If you’re lucky enough to sample the fare on offer at the in-house restaurant, you’re in for a decadent treat. Expect endless waves of food, including Sicilian king prawns with currants and pine nuts, slow-roasted fennel, figs drenched in balsamic vinegar and more. Make it to dessert and there are crumbly chocolate brownies and house-churned ice cream with Raspberries. All this is washed down with classic cocktails, like a perfect Negroni, and an Australian wine list.

Bass Point Reserve

Just south of the city is this aquatic reserve which features rugged cliffs and unspoiled bushland as far as the eye can see. Follow the rough-hewn track down to Bushrangers Bay and you find an inner bay that can be explored by snorkellers. The sheltered haven features a cluster of rock pools and, further from shore, a range of soft coral and vast schools of tropical fish. You may even be lucky enough to see small grey nurse sharks nonchalantly moving around at the ocean edge of the bay.

Bass Point Reserve

There is also the option to go scuba diving in the local area; Shellharbour has no fewer than nine shipwrecks with some dating back to the 1850s.

Historical Aircraft Restoration Society Museum

A real treasure trove for anyone with even a passing interest in aviation, this museum is home to a number of planes that have all been painstakingly restored and maintained by volunteers, in some cases being salvaged from complete decay and returned to pristine flying condition.

Remarkably, the restoration projects have all been the work of the museum’s enthusiastic army of volunteers, who include former air force members, commercial pilots, engineers and cabin crew. The volunteers are also on hand to show guests through the planes and often talk them through the experience of flying in them.

The varied collection includes a Catalina, Caribou, Vampire, CA-27 Australian Sabre and many more. The museum is also awaiting arrival of a Boeing 707 aircraft that has been donated by Hollywood icon and renowned aviation enthusiast John Travolta.

Pride of place, however, is taken by the Qantas 747 which holds the record for both the longest flight by a 747 (Sydney to London) and the shortest, which was its final flight from Sydney to Albion Park.

A true workhorse, the plane was in service for a quarter of a century and travelled almost 85 million kilometres. The arrival of the plane at Albion Park was a massive event for the town and it now has a permanent home at the small airstrip.

It’s a pretty hands-on experience, allowing visitors to walk through an operational hangar and see the planes up close. The VIP tours take you on board planes such as the Concorde – the interiors of which are retro glamorous enough for a Don Draper soiree – and right into the cockpit of fighter jets.

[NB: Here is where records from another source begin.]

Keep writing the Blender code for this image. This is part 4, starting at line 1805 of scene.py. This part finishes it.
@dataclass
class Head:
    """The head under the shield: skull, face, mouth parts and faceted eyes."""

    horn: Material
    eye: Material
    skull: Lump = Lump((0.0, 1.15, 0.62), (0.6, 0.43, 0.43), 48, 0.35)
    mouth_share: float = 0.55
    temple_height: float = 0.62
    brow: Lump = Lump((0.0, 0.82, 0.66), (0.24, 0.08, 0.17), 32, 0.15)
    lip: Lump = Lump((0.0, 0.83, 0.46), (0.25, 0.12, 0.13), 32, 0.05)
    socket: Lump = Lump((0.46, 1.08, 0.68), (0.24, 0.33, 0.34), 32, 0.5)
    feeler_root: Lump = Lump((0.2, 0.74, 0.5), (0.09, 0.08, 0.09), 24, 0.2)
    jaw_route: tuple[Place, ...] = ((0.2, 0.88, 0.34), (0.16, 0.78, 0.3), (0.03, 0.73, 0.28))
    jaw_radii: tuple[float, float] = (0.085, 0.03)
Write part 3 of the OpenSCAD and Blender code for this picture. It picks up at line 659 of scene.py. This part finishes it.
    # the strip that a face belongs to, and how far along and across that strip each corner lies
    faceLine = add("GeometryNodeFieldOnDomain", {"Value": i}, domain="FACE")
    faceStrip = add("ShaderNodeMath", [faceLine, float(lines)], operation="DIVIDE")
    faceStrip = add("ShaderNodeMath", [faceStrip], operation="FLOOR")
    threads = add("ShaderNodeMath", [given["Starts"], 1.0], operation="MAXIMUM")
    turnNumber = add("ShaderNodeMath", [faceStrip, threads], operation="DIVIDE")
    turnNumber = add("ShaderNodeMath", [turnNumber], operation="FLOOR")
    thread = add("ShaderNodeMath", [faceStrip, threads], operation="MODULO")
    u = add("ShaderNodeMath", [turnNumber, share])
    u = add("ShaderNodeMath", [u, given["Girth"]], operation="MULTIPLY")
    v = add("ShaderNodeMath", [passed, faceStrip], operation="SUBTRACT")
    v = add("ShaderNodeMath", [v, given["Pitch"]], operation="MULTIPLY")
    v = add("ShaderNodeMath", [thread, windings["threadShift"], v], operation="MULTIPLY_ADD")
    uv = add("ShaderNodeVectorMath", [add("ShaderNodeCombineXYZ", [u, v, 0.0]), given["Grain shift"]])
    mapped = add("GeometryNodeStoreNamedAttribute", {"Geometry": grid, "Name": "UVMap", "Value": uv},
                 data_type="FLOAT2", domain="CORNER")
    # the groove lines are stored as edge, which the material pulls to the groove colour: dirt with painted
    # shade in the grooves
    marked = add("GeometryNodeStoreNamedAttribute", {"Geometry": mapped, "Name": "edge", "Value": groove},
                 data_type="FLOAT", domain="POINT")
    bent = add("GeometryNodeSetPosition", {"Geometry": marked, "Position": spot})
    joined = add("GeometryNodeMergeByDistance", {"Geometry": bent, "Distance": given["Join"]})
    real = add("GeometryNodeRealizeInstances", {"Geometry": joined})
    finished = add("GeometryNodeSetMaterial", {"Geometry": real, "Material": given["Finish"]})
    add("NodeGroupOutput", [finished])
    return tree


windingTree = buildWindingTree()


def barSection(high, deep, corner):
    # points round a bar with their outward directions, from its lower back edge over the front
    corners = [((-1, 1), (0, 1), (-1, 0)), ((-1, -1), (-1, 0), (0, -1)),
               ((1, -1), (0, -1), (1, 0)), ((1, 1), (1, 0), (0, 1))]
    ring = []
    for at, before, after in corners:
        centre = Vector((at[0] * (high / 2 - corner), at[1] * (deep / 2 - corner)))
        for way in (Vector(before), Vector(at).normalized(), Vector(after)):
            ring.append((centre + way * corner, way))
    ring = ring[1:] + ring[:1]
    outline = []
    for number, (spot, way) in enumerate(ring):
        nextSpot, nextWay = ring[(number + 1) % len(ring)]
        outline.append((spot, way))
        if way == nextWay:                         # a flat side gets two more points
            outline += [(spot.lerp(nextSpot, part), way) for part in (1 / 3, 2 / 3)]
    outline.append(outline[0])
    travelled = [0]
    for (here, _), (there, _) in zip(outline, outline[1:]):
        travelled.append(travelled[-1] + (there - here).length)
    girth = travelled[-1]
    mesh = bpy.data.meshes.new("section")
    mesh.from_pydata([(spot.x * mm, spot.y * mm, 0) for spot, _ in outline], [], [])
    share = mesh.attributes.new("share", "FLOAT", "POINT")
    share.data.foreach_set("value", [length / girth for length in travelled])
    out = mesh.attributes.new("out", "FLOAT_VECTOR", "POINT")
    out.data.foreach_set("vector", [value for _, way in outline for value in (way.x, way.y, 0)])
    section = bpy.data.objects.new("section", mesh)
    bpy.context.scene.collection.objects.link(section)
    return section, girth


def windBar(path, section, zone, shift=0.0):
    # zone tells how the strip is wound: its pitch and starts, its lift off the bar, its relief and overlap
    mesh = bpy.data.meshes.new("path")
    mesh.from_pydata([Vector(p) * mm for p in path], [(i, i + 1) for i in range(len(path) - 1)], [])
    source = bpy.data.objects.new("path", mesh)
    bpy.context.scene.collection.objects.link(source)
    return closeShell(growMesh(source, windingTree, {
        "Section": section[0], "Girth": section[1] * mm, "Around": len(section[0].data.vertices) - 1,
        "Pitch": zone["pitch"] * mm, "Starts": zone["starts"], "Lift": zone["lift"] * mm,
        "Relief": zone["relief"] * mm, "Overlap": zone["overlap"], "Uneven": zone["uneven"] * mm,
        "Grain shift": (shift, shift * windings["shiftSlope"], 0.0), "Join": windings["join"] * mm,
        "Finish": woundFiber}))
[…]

There is even an option to walk on the wing of the 747 for a truly unique perspective on an impressive piece of aviation technology. Standing on the wing of the plane, looking out to the escarpment and feeling the breeze rush past you gives you a different view of this unique slice of aviation history.

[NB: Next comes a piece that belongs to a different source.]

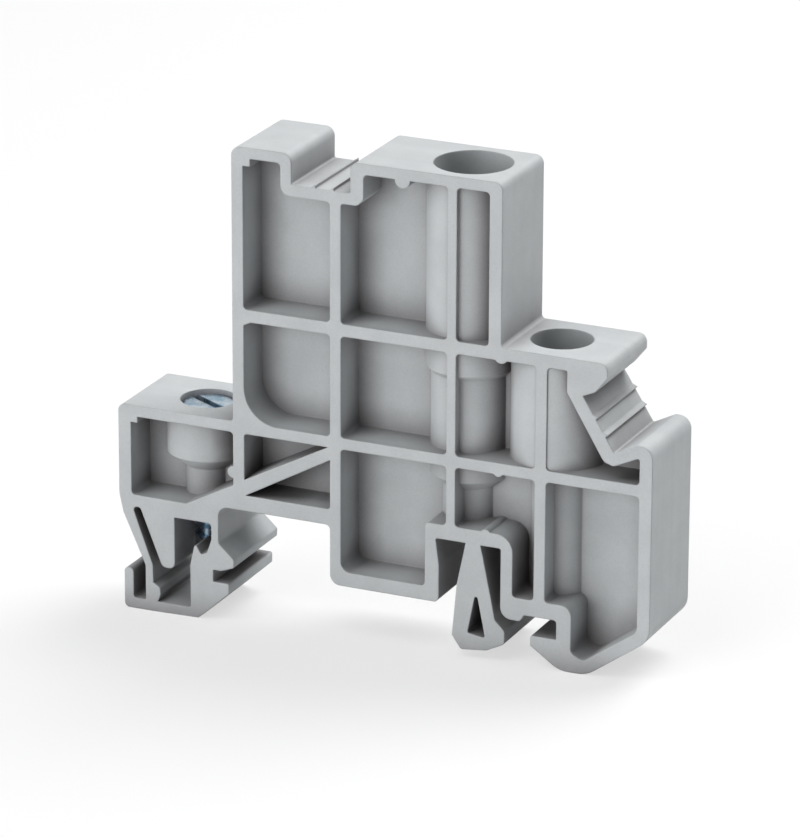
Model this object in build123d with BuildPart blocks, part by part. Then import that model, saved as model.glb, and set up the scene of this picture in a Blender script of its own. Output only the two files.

Macquarie Pass National Park

One of the distinctive things about Shellharbour and surrounds is how you can travel from the seaside to mountainous terrain in a matter of minutes. The area lies at the foot of the towering Illawarra Escarpment and the Macquarie Pass National Park, a rainforest with numerous hiking trails, is one of the region’s hidden gems.

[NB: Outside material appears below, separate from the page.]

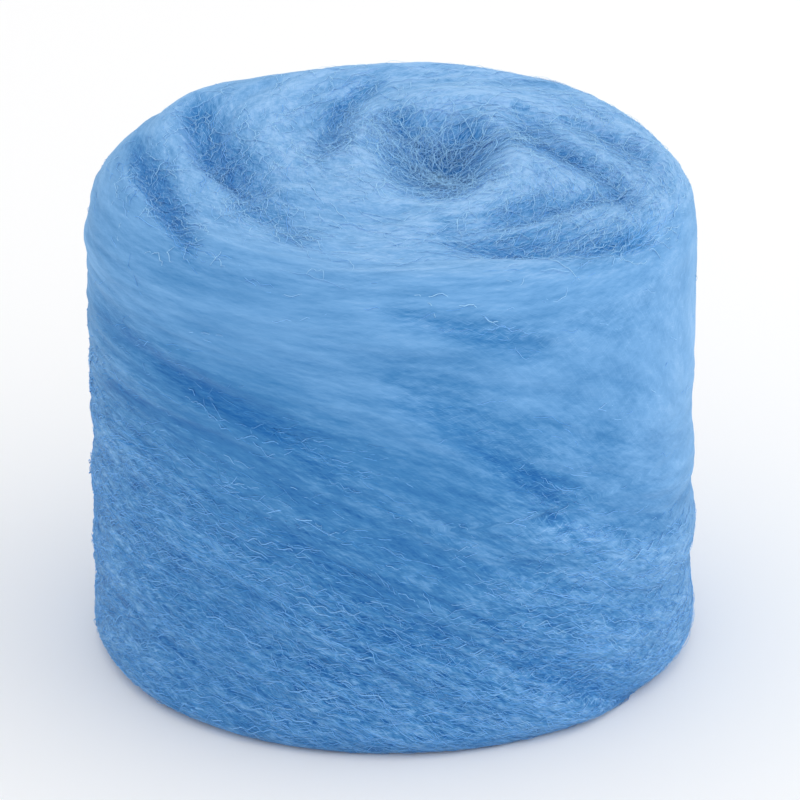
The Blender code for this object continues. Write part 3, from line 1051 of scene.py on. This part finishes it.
class WOOL_OT_wind_roll(bpy.types.Operator):
    """Wind the roll: the closed surface of the wound sliver, with its turns, eye and locks"""

    bl_idname = "wool.wind_roll"
    bl_label = "Wind the roll"

    def execute(self, context):
        along, around = roll_grid()
        wool, _, look = wool_surface(along, around)
        poles, _, pole_look = wool_surface(np.array((0.0, OUTLINE_END)), np.zeros(2))
        corners = np.concatenate((poles[:1], wool.reshape(-1, 3), poles[1:]))
        triangles = grid_triangles(*along.shape)
        piece = new_piece("combed_roll", corners, triangles)
        piece.data.shade_smooth()
        for name, share in look.items():
            ends = pole_look[name]
            set_share(piece.data, name, np.concatenate((ends[:1], share.ravel(), ends[1:])))
        lay_maps(piece.data, corners, triangles)
        piece.data.materials.append(roll_wool())
        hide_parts(ROLL_NODE)
        return {"FINISHED"}


class WOOL_OT_lay_side_fibres(bpy.types.Operator):
    """Lay the combed fibres of the side and of the top edge"""

    bl_idname = "wool.lay_side_fibres"
    bl_label = "Lay the side fibres"

    def execute(self, context):
        lay_fibres(SIDE_LAYERS)
        return {"FINISHED"}


class WOOL_OT_lay_top_fibres(bpy.types.Operator):
    """Lay the crimped fibres that criss-cross on top"""

    bl_idname = "wool.lay_top_fibres"
    bl_label = "Lay the top fibres"

    def execute(self, context):
        lay_fibres(TOP_LAYERS)
        return {"FINISHED"}


class WOOL_OT_tease_eye(bpy.types.Operator):
    """Tease the tangled fibres in and round the sunken eye"""

    bl_idname = "wool.tease_eye"
    bl_label = "Tease the eye"

    def execute(self, context):
        lay_fibres(EYE_LAYERS)
        return {"FINISHED"}


# What the camera aims at, and the place and size of the light
CAMERA_AIM = (1.5 * MM, 0.0, 53.9 * MM)
KEY_PLACE = (0.75, -0.15, 0.5)
KEY_SIZE = 1.0


def plain_floor(studio):
    """A square pale floor at z = 0."""
    half = studio.floor_size / 2
    mesh = bpy.data.meshes.new("studio_floor")
    corners = [(-half, -half, 0.0), (half, -half, 0.0), (half, half, 0.0), (-half, half, 0.0)]
    mesh.from_pydata(corners, [], [(0, 1, 2, 3)])
    web = Web("studio_floor")
    colour = (*studio.floor_colour, 1.0)
    web.feed(web.shader, {"Base Color": colour, "Roughness": 0.9, "Specular IOR Level": 0.1})
    mesh.materials.append(web.material)
    floor = new_object("studio_floor", mesh)


def even_room(studio):
    """A white room: the same light from all sides."""
    world = bpy.data.worlds.new("studio_room")
    world.use_nodes = True
    sockets = world.node_tree.nodes["Background"].inputs
    sockets["Color"].default_value = (1.0, 1.0, 1.0, 1.0)
    sockets["Strength"].default_value = studio.sky_strength
    bpy.context.scene.world = world


def soft_light(studio):
    """A square area light that is aimed at the middle of the roll."""
    light = bpy.data.lights.new("key_light", "AREA")
    light.size = KEY_SIZE
    light.energy = studio.key_power
    lamp = new_object("key_light", light)
    lamp.location = KEY_PLACE
    away = np.array(KEY_PLACE) - (0.0, 0.0, ROLL_HEIGHT / 2)
    level = math.hypot(away[0], away[1])
    lamp.rotation_euler = (math.atan2(level, away[2]), 0.0, math.atan2(away[0], -away[1]))


def photo_camera(studio):
    """The camera: in front of the roll, raised by its elevation, and aimed at the roll's middle."""
    camera = bpy.data.cameras.new("photo_camera")
    camera.lens = studio.lens
    eye = new_object("photo_camera", camera)
    rise = studio.camera_elevation
    away = np.array((0.0, -math.cos(rise), math.sin(rise)))
    eye.location = CAMERA_AIM + studio.camera_distance * away
    eye.rotation_euler = (math.pi / 2 - rise, 0.0, 0.0)
    bpy.context.scene.camera = eye


class WOOL_OT_set_stage(bpy.types.Operator):
    """Set the stage: pale floor, soft studio light and the camera"""

    bl_idname = "wool.set_stage"
    bl_label = "Set the stage"

    def execute(self, context):
        studio = context.scene.wool_studio
        plain_floor(studio)
        even_room(studio)
        soft_light(studio)
        photo_camera(studio)
        context.scene.view_settings.view_transform = "Standard"
        return {"FINISHED"}


OPERATORS = (
    WOOL_OT_wind_roll,
    WOOL_OT_lay_side_fibres,
    WOOL_OT_lay_top_fibres,
    WOOL_OT_tease_eye,
    WOOL_OT_set_stage,
)
GROUPS = {
    "wool_colours": WoolColours,
    "wool_form": WoolForm,
    "wool_fibres": WoolFibres,
    "wool_studio": WoolStudio,
}


class WOOL_PT_roll(bpy.types.Panel):
    """Settings and steps of the roll"""

    bl_label = "Wool roving roll"
    bl_idname = "WOOL_PT_roll"
    bl_space_type = "VIEW_3D"
    bl_region_type = "UI"
    bl_category = "Wool roving"

    def draw(self, context):
        for name, group in GROUPS.items():
            box = self.layout.box()
            for key in group.__annotations__:
                box.prop(getattr(context.scene, name), key)
        for operator in OPERATORS:
            self.layout.operator(operator.bl_idname)


def register():
    for key, group in GROUPS.items():
        bpy.utils.register_class(group)
        setattr(bpy.types.Scene, key, PointerProperty(type=group))
    for operator in OPERATORS:
        bpy.utils.register_class(operator)
    bpy.utils.register_class(WOOL_PT_roll)


def unregister():
    bpy.utils.unregister_class(WOOL_PT_roll)
    for operator in reversed(OPERATORS):
        bpy.utils.unregister_class(operator)
    for key, group in GROUPS.items():
        delattr(bpy.types.Scene, key)
        bpy.utils.unregister_class(group)


def main():
    register()
    bpy.ops.wool.wind_roll()
    bpy.ops.wool.lay_side_fibres()
    bpy.ops.wool.lay_top_fibres()
    bpy.ops.wool.tease_eye()
    bpy.ops.wool.set_stage()


if __name__ == "__main__":
    main()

Macquarie Pass National Park

The Clover Hill Walk is a popular short hike, winding through a lush green area which seems far removed from the sun-drenched coast. The track is surrounded by a towering canopy of eucalyptus and other rainforest trees, some hundreds of years old. Lyrebirds hide in the ferns and undergrowth, mimicking the calls of other birds and even visitors to the park.

An ideal way to get the most out of a visit to the park is with local tour guide Paul, an eccentric and knowledgeable figure who lives and breathes bushwalking. He can point out local features such as a now crumbling house built deep in the rainforest and identify plants and animal trails. Each of his guided walks conclude with a special treat – airy, fluffy scones made specially for the occasion by his mother.

On a sunny day, the National Park’s lush surrounds are several degrees cooler than the nearby beach, making it an ideal getaway for visitors basked in the sun. Paul has even taken some visitors walking in the park straight after they have plummeted to earth at nearby skydiving facilities.

That itinerary actually sums up Shellharbour quite well, offering as it does white-knuckle excitement and pastoral relaxation in a single day.